С истинной скромностью, не имеющей ничего общего с тем пониманием этого слова, которое глумливо придал ему журналист, Попов ставил свое великоё открытие в ряд со многими попытками многих ученых. Но сейчас беспроволочный телеграф перестал быть его, Попова, личным делом. Это было прежде всего русское изобретение. О нем должны были знать в России и за границей. Александр Степанович послал статью в журнал «Electrician», в тот самый журнал, на страницах которого несколько лет тому назад выступал Лодж. В своей статье Попов изложил первые опыты, описал свою аппаратуру и приложил схему грозоотметчика.

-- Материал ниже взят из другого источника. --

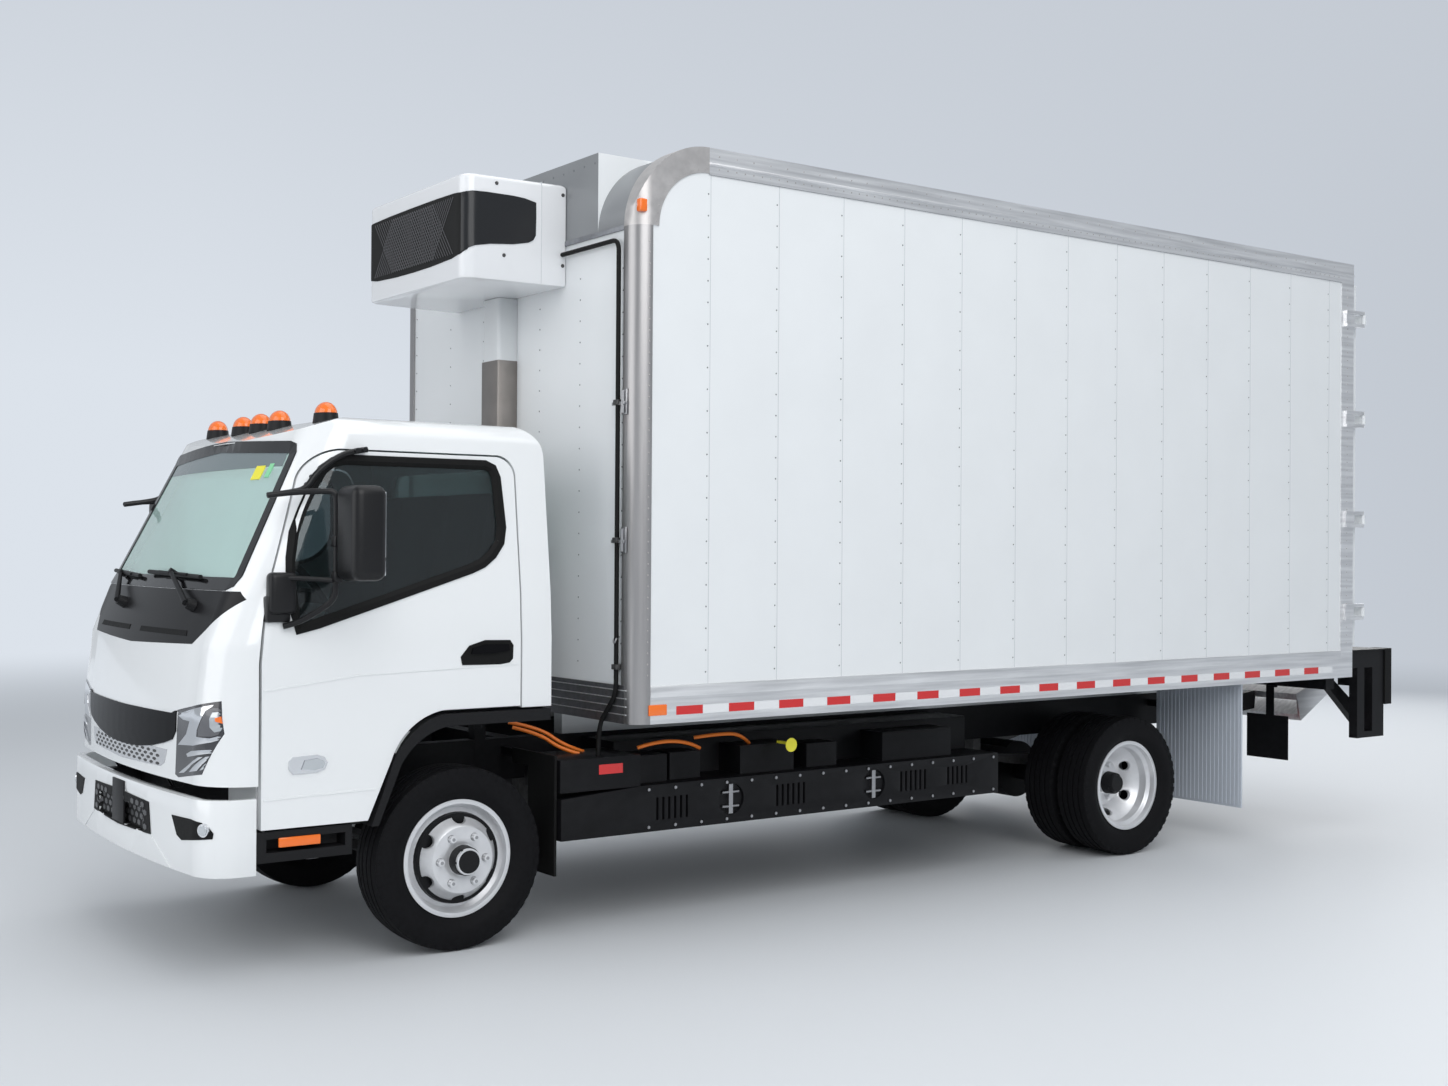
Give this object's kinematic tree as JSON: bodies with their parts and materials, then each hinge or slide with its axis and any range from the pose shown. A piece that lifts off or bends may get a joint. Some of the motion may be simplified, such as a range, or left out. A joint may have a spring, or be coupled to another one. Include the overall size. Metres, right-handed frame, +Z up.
{
  "type": "refrigerated box truck",
  "caption": "Electric cab-over box truck with a nose-mounted cooler, battery packs between the axles, a dock frame and a stowed lift gate",
  "frame": {"origin": "centre of the bounding box at ground level", "axes": "+X runs back along the truck, -Y is the driver's (left) side, +Z is up"},
  "size_m": [7.944, 2.71, 3.657],
  "materials": {
    "cab_white": "gloss fleet white",
    "box_white": "satin white FRP-faced panel",
    "box_aluminium": "white-washed extrusion",
    "frame_black": "black chassis paint",
    "steel_dark": "bare dark steel",
    "trim_black": "grained black plastic",
    "wheel_white": "silver-white wheel enamel",
    "tyre_black": "road tyre",
    "glass_tint": "tinted safety glass",
    "lamp_clear": "clear lamp lens",
    "seat_grey": "dark woven fabric",
    "rubber_black": "moulded rubber",
    "flap_white": "white splash guard",
    "floor_alloy": "ribbed cargo floor",
    "pack_black": "black battery casing",
    "cooler_white": "white unit cover"
  },
  "bodies": {
    "chassis": {"ladder_frame": "frame_black", "front_axle": "frame_black", "rear_axle": "frame_black", "leaf_springs": "steel_dark", "battery_packs": "pack_black", "front_bumper": "cab_white", "bumper_grille": "trim_black", "box_shell": "box_white", "box_frame": "box_aluminium", "cargo_floor": "floor_alloy", "cooler_housing": "cooler_white", "air_duct": "box_aluminium", "cooler_cable": "rubber_black", "dock_frame": "box_aluminium", "dock_bumpers": "rubber_black", "mud_flaps": "flap_white"},
    "cab": {"cab_shell": "cab_white", "cab_glass": "glass_tint", "cab_steps": "trim_black", "arch_flares": "trim_black", "nose_trim": "trim_black", "headlamps": "lamp_clear", "seats": "seat_grey", "dashboard": "trim_black"},
    "cab_door_left": {"cab_door_left": "cab_white", "door_glass_left": "glass_tint", "mirror_left": "trim_black"},
    "cab_door_right": {"cab_door_right": "cab_white", "door_glass_right": "glass_tint", "mirror_right": "trim_black"},
    "steer_left": {"knuckle_left": "steel_dark"},
    "steer_right": {"knuckle_right": "steel_dark"},
    "tie_rod": {"tie_rod": "steel_dark"},
    "front_wheel_left": {"tyre_front_left": "tyre_black", "rim_front_left": "wheel_white"},
    "front_wheel_right": {"tyre_front_right": "tyre_black", "rim_front_right": "wheel_white"},
    "rear_wheels_left": {"tyres_rear_left": "tyre_black", "rims_rear_left": "wheel_white"},
    "rear_wheels_right": {"tyres_rear_right": "tyre_black", "rims_rear_right": "wheel_white"},
    "cargo_door_left": {"cargo_door_left": "box_white"},
    "cargo_door_right": {"cargo_door_right": "box_white"},
    "lift_gate": {"lift_arms": "frame_black", "gate_platform": "box_aluminium"}
  },
  "joints": [
    {"name": "cab_tilt", "type": "hinge", "parent": "chassis", "child": "cab", "pos_m": [-3.872, 0, 0.85], "axis": [0, -1, 0], "range_deg": [0, 45]},
    {"name": "cab_door_left_swing", "type": "hinge", "parent": "cab", "child": "cab_door_left", "pos_m": [-3.674, -0.983, 1], "axis": [0, 0, -1], "range_deg": [0, 70]},
    {"name": "cab_door_right_swing", "type": "hinge", "parent": "cab", "child": "cab_door_right", "pos_m": [-3.674, 0.983, 1], "axis": [0, 0, 1], "range_deg": [0, 70]},
    {"name": "steer_left", "type": "hinge", "parent": "chassis", "child": "steer_left", "pos_m": [-2.762, -0.7225, 0.4055], "axis": [0, 0, 1], "range_deg": [-35, 35]},
    {"name": "steer_right", "type": "hinge", "parent": "chassis", "child": "steer_right", "pos_m": [-2.762, 0.7225, 0.4055], "axis": [0, 0, 1], "range_deg": [-35, 35]},
    {"name": "tie_rod_slide", "type": "slide", "parent": "chassis", "child": "tie_rod", "axis": [0, -1, 0], "range_m": [-0.0916, 0.0916]},
    {"name": "front_wheel_left_spin", "type": "hinge", "parent": "steer_left", "child": "front_wheel_left", "pos_m": [-2.762, -0.8325, 0.4055], "axis": [0, 1, 0], "continuous": true},
    {"name": "front_wheel_right_spin", "type": "hinge", "parent": "steer_right", "child": "front_wheel_right", "pos_m": [-2.762, 0.8325, 0.4055], "axis": [0, 1, 0], "continuous": true},
    {"name": "rear_wheels_left_spin", "type": "hinge", "parent": "chassis", "child": "rear_wheels_left", "pos_m": [1.538, -0.825, 0.4055], "axis": [0, 1, 0], "continuous": true},
    {"name": "rear_wheels_right_spin", "type": "hinge", "parent": "chassis", "child": "rear_wheels_right", "pos_m": [1.538, 0.825, 0.4055], "axis": [0, 1, 0], "continuous": true},
    {"name": "cargo_door_left_swing", "type": "hinge", "parent": "chassis", "child": "cargo_door_left", "pos_m": [3.583, -1.245, 2.35], "axis": [0, 0, -1], "range_deg": [0, 250]},
    {"name": "cargo_door_right_swing", "type": "hinge", "parent": "chassis", "child": "cargo_door_right", "pos_m": [3.583, 1.245, 2.35], "axis": [0, 0, 1], "range_deg": [0, 250]},
    {"name": "lift_gate_lower", "type": "hinge", "parent": "chassis", "child": "lift_gate", "pos_m": [2.838, 0, 0.72], "axis": [0, 1, 0], "range_deg": [0, 30]}
  ],
  "couplings": [
    {"joint": "steer_right", "follows": "steer_left", "ratio": 1},
    {"joint": "tie_rod_slide", "follows": "steer_left", "m_per_rad": 0.15}
  ]
}
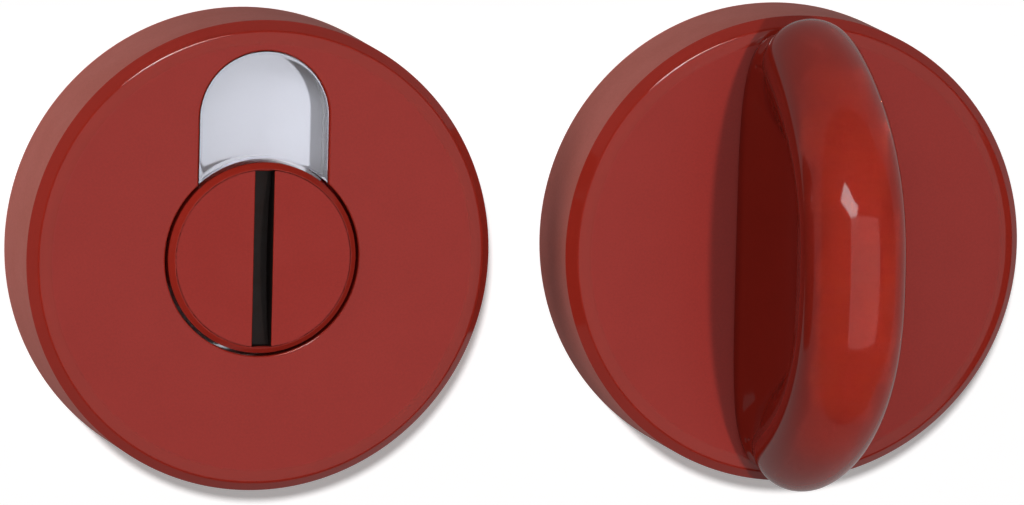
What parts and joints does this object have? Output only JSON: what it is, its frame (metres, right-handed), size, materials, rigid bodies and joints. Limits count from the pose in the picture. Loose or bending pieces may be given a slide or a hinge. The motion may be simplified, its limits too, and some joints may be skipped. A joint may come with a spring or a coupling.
{
  "type": "bathroom thumb turn lock",
  "caption": "Bathroom lock set of round red nylon roses: one with indicator window and coin release, one with an arched thumb turn, lying side by side.",
  "frame": {"origin": "on the roses' common back plane, midway between their axes", "axes": "+Z out of the roses' faces, +X from the outside rose with the window to the inside rose with the thumb turn, +Y towards the window's round end"},
  "size_m": [0.119, 0.0554, 0.0428],
  "materials": {
    "red_nylon": "satin face, glossy edges",
    "clear_acrylic": "polished, clear",
    "white_plastic": "satin",
    "red_insert": "satin",
    "steel": "machined, zinc plated",
    "spring_steel": "oiled",
    "grey_nylon": "moulded",
    "bearing_plastic": "moulded",
    "brass": "machined"
  },
  "bodies": {
    "roses": {"release_cover": "red_nylon", "indicator_window": "clear_acrylic", "release_base_plate": "grey_nylon", "release_bush": "bearing_plastic", "release_wave_spring": "spring_steel", "release_thrust_washer": "bearing_plastic", "threaded_inserts": "brass", "turn_cover": "red_nylon", "turn_base_plate": "grey_nylon", "turn_bush": "bearing_plastic", "turn_wave_spring": "spring_steel", "turn_thrust_washer": "bearing_plastic", "screw_eyelets": "steel"},
    "coin_release": {"release_turn": "red_nylon", "indicator_disc": "white_plastic", "engaged_insert": "red_insert", "release_core": "steel", "release_circlip": "spring_steel"},
    "turn": {"thumb_turn": "red_nylon", "turn_core": "steel", "turn_circlip": "spring_steel"}
  },
  "joints": [
    {"name": "coin_release_turn", "type": "hinge", "parent": "roses", "child": "coin_release", "pos_m": [-0.032, 0, 0], "axis": [0, 0, 1], "range_deg": [0, 90]},
    {"name": "thumb_turn_turn", "type": "hinge", "parent": "roses", "child": "turn", "pos_m": [0.032, 0, 0], "axis": [0, 0, 1], "range_deg": [-90, 0]}
  ]
}
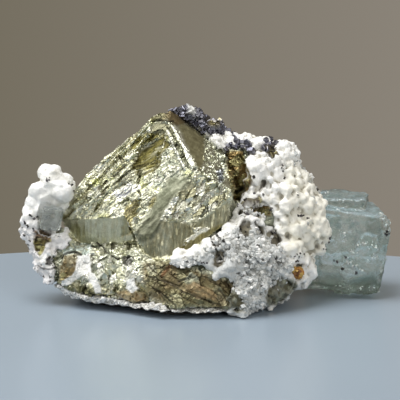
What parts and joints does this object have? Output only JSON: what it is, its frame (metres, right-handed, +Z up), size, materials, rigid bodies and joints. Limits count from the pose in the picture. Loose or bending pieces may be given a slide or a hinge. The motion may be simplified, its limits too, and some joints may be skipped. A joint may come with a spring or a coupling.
{
  "type": "fluorite and pyrite mineral specimen",
  "caption": "Free-standing mineral cluster: a faceted brassy crystal in white lumpy dolomite, with galena cubes on its ridge and a pale green fluorite at one end.",
  "frame": {"origin": "centre of the bounding box's bottom, on the plane that the specimen rests on", "axes": "+X along its length towards the pale green fluorite, +Y away from the viewer of the picture, +Z up"},
  "size_m": [0.1115, 0.0522, 0.0579],
  "materials": {
    "pyrite": "metallic pale brass with olive tarnish, smooth striated faces and granular broken parts",
    "galena": "dark blue-grey metallic cubes",
    "dolomite_crust": "matt white to cream lumps with fine drusy grain and dark specks",
    "dolomite_knob": "matt white round lumps",
    "dolomite_base": "matt grey-white crust",
    "fluorite_crystal": "pale blue-green, cloudy translucent",
    "fluorite_small": "grey, cloudy translucent",
    "sphalerite_grain": "resinous orange-brown"
  },
  "bodies": {
    "root": {"pyrite": "pyrite", "galena": "galena", "dolomite_crust": "dolomite_crust", "dolomite_knob": "dolomite_knob", "dolomite_base": "dolomite_base", "fluorite_crystal": "fluorite_crystal", "fluorite_small": "fluorite_small", "sphalerite_grain": "sphalerite_grain"}
  },
  "joints": []
}
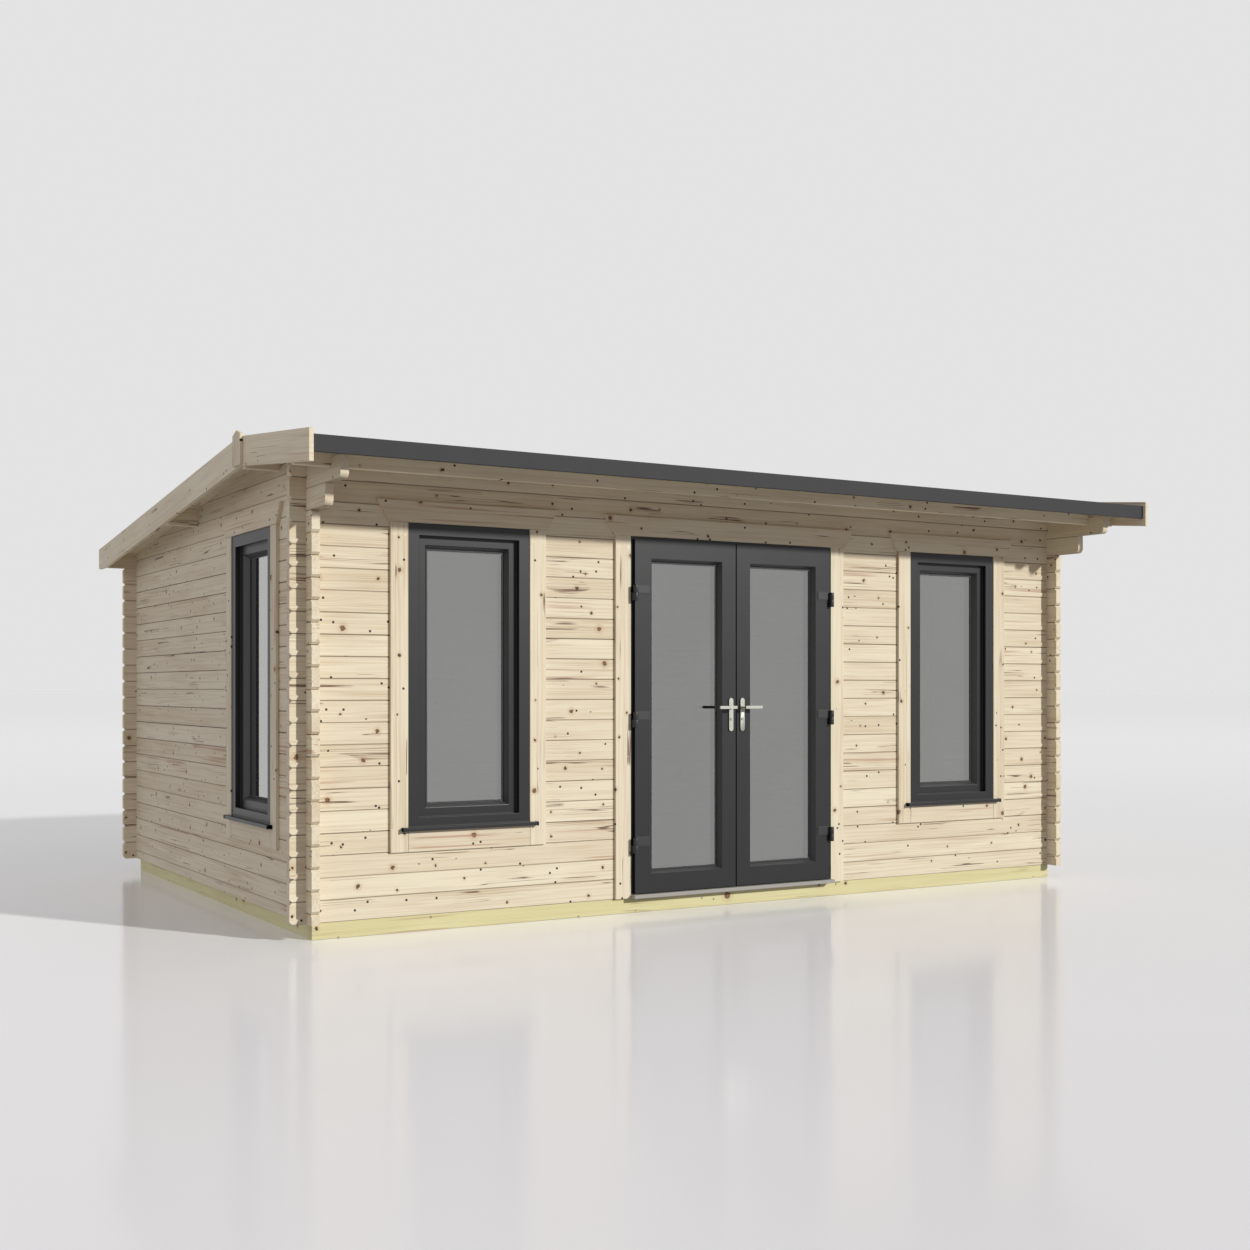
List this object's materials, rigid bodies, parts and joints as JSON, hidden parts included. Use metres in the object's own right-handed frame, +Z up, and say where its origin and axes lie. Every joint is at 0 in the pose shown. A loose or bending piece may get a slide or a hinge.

С достоинством великого исследователя, не гонящегося за рекламой, за газетной шумихой, а заинтересованного только в осуществлении своего открытия — на благо родины и всего человечества, — Попов говорил о своих работах. Над чем глумились, по поводу чего торжествовали «Петербургская газета» и «Новое Время»? Русские газеты глумились и торжествовали по поводу того, что русское изобретение не было замечено, и как сенсацию расписывали иностранное изобретение, сделанное гораздо позже русского!
Это не укладывалось в голове. Сердце патриота не могло мириться с этим.
Совесть Попова была чиста. Он сделал всё, чтобы во время поставить на ноги свое детище — беспроволочный телеграф, он боролся за то, чтобы величайший переворот в технике связи вошел в историю с русским именем. Он боролся в одиночку против косности бюрократического аппарата морского ведомства, против людей с холодной рыбьей кровью, державших в своих руках власть и хоронивших беспроволочный телеграф.
А его, Попова, обвиняют, в «неповоротливости», и русские же журналисты с непонятным злорадством торжествуют, что русского опередил итальянец!